1st Union Should Integrate Signet in Timely Fashion

Four months is ample time for First Union Corp. to absorb the operations of Signet Banking Corp., according to analysts and bankers.

"I do not see it as a particularly risky proposition," said Nancy A. Bush, analyst at Brown Brothers, Harriman & Co. in New York.

The subject of technical integrations is topical because of Wells Fargo & Co.'s recent admission that its overly aggressive schedule for absorbing First Interstate Bancorp was a major cause of second-quarter earnings troubles.

Bankers said they feel increasing pressure from investors to speed integrations so that cost efficiencies can be realized more quickly. Though such pressure is not always bad, it may be pushing some to commit themselves to unrealistic conversion schedules, observers said.

First Union officials said they are comfortable with the time they have allotted for the Signet integration.

Charles "Skip" Klapheke, senior vice president of automation and operations at the Charlotte, N.C., banking company, conceded that the integration will have to proceed "kind of fast" but quickly added that First Union has ample experience in converting acquired banks.

Indeed, in the last 10 years it has acquired 74 institutions, increasing its assets to $143 billion.

Along the way, it has learned valuable lessons about converting acquisitions to its technology platform, and each of these lessons has been formally recorded.

"We have continued to lower the amount of energy it takes to pull these deals off because we have eliminated sources of surprises," Mr. Klapheke said.

He noted that First Union absorbed the operations of $35 billion-asset First Fidelity Bancorp. in six months.

Using that as a yardstick, First Union should have little trouble keeping to its four-month schedule with $12 billion-asset Signet.

William Bradway, analyst at Meridien Research Inc., Needham, Mass., agreed, saying First Union has "a very well-oiled acquisition and consolidation process."

But sometimes the most experienced acquirers can be subjected to the toughest expectations.

Fleet Financial Group, for example, last year drew complaints from investors that it was integrating the operations of Shawmut National Corp. and National Westminster Bancorp too slowly. The company, which has made more than 50 acquisitions in the last decade, last month completed the integrations as scheduled.

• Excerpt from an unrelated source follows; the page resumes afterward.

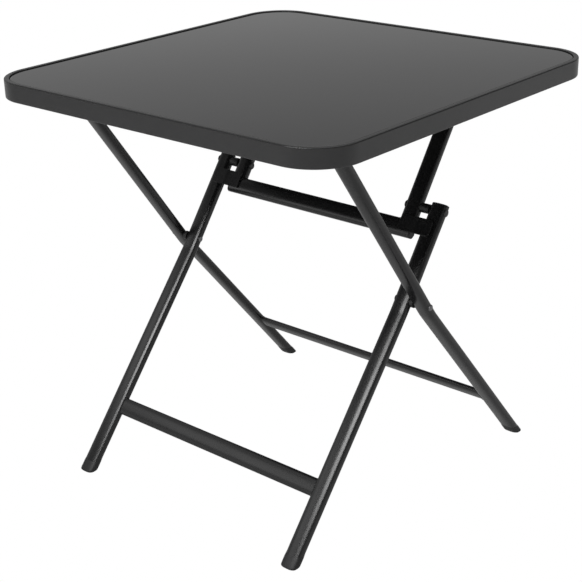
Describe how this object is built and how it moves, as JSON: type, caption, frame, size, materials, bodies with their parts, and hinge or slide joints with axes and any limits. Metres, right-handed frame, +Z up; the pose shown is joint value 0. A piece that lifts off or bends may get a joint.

"Fleet is a very efficient acquirer," said Mr. Bradway. "But taking on two $30 billion banks within a couple of months of each other is a lot to swallow."

Executives from Fleet and First Union agreed that one of the keys to a successful integration is communicating clearly with bank employees.

"We get the staff fully engaged and have full disclosure of information," Mr. Klapheke said. "We get both partners committed to success, and when that happens, we eliminate an awful lot of risk."

Mr. Klapheke said First Union soon will assemble a steering committee and name a project leader for the Signet integration, which is expected to reduce the combined bank's costs by $242 million per year.

Once the deal gets regulatory approval, First Union will begin the process of converting Signet to the common banking system. First Union officials declined to say how many Signet systems would need to be converted.

Electronic Data Systems Corp. handles Signet's core processing. The future of that 10-year, $400 million arrangement, which stretches through 1999, is unclear, but history gives some indication of what might happen.

When it was acquired several years ago by First Union, First Fidelity had a $480 million deal with EDS. That contract was canceled, and EDS took on new duties at First Union.

The steering committee also will determine the future of a 400,000- square-foot technology center Signet completed last year. The site, which employs 1,300 people, has room for expansion, said Edward E. Crutchfield, chairman at First Union.

During a conference call, he said First Union has been in the hunt for a site to house 1,000 employees, and the Richmond, Va.-based facility "could work out well. I haven't even laid eyes on the center, but on paper it looks like it will make a lot of sense."

The bank also has its eye on the technology behind Signet's Loan By Check program, in which the bank originates unsecured loans through direct mail campaigns.

Though First Union is likely to scrap the unsecured loan product-it only recently began turning a profit-it will probably make use of the client/server technology it is based upon.

"We love the technology," Mr. Crutchfield said.

"It is our intention to keep and use the technology and the people that Signet has so greatly built, and expand it through the rest of First Union."